Currently, resource data is serialized on disk in alphabetical order according to the resource name. e.g. the bar module is serialized before the foo module.

We would like to explore a mechanism to record the order in which modules are loaded as part of application execution and then reorder the serialized modules such that they are stored in load order. This will facilitate linear reads at application run time and possibly provide some performance wins (especially on devices with slow I/O).

Module Import Performance Tracing

PyOxidizer has near total visibility into what Python’s module importer is doing. It could be very useful to provide forensic output of what modules import what, how long it takes to import various modules, etc.

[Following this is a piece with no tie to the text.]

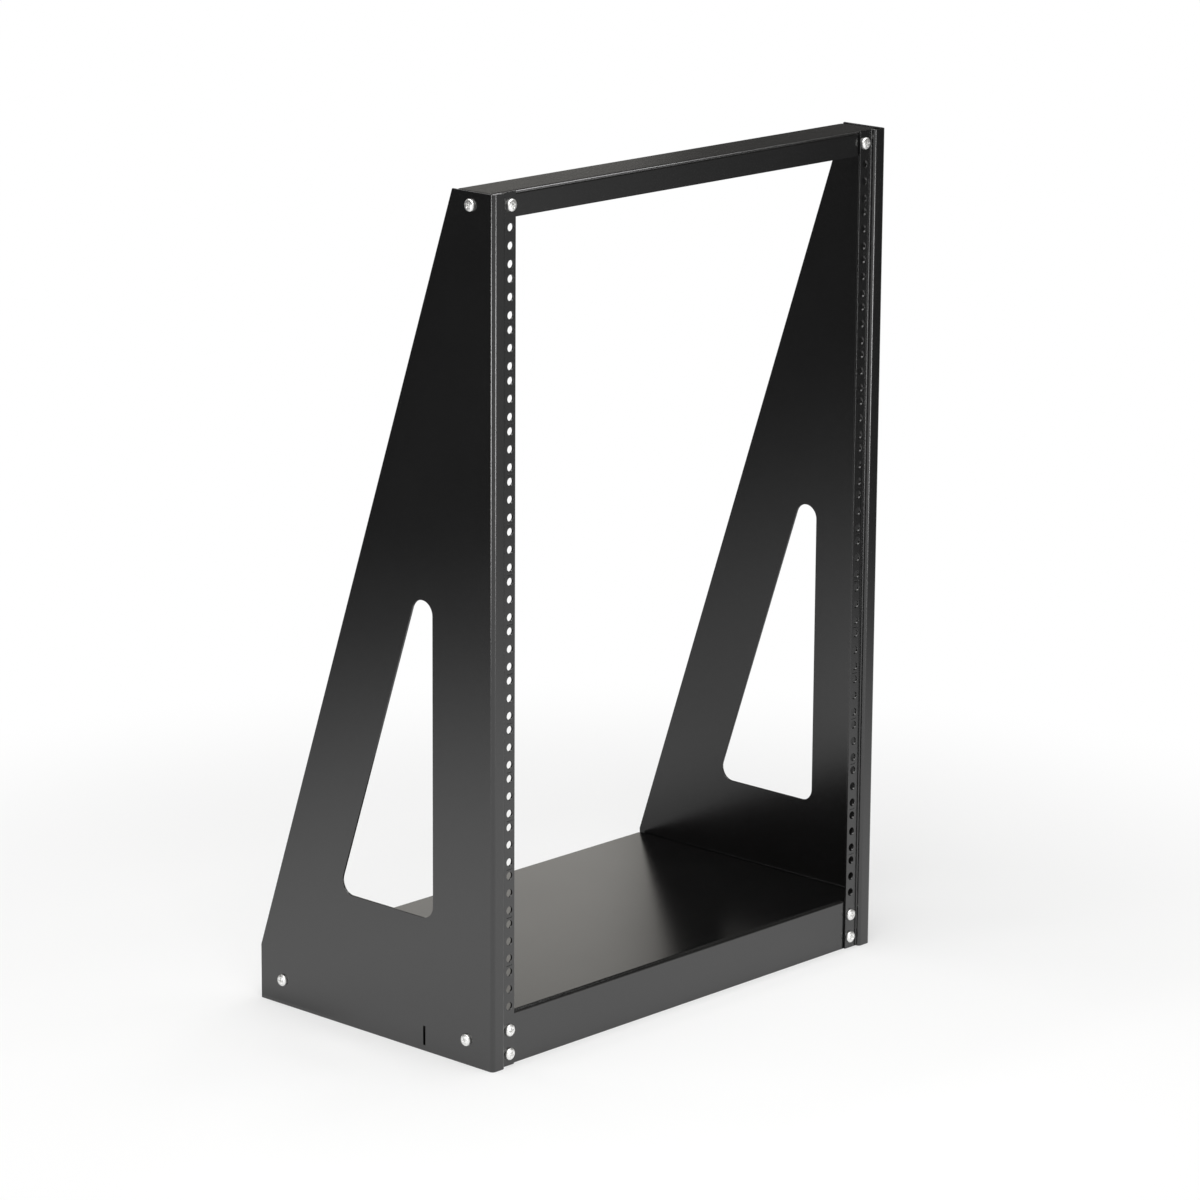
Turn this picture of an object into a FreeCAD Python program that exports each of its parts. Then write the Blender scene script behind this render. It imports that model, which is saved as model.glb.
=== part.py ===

CPython does have some support for module importing tracing. We think we can go a few steps farther. And we can implement it more easily in Rust than what CPython can do in C. For example, with Rust, one can use the inferno crate to emit flame graphs directly from Rust, without having to use external tools.

Built-in Profiler

There’s potential to integrate a built-in profiler into PyOxidizer applications. The excellent py-spy sampling profiler (or the core components of it) could potentially be integrated directly into PyOxidizer such that produced applications could self-profile with minimal overhead.

It should also be possible for PyOxidizer to expose mechanisms for Rust to receive callbacks when Python’s profiling and tracing hooks fire. This could allow building a powerful debugger or tracer in Rust.

Command Server

A known problem with Python is its startup overhead. The maintainer of PyOxidizer has raised this issue on Python’s mailing list a few times.

PyOxidizer helps with this problem by eliminating explicit filesystem I/O and allowing modules to be imported faster. But there’s only so much that can be done and startup overhead can still be a problem.

One strategy to combat this problem is the use of persistent command server daemons. Essentially, on the first invocation of a program you spawn a background process running Python. That process listens for command requests on a pipe, socket, etc. You send the current command’s arguments, environment variables, other state, etc to the background process. It uses its Python interpreter to execute the command and send results back to the main process. On the 2nd invocation of your program, the Python process/interpreter is already running and meaningful Python code can be executed immediately, without waiting for the Python interpreter and your application code to initialize.

This approach is used by the Mercurial version control tool, for example, where it can shave dozens of milliseconds off of hg command service times.

PyOxidizer could potentially support command servers as a built-in feature for any Python application.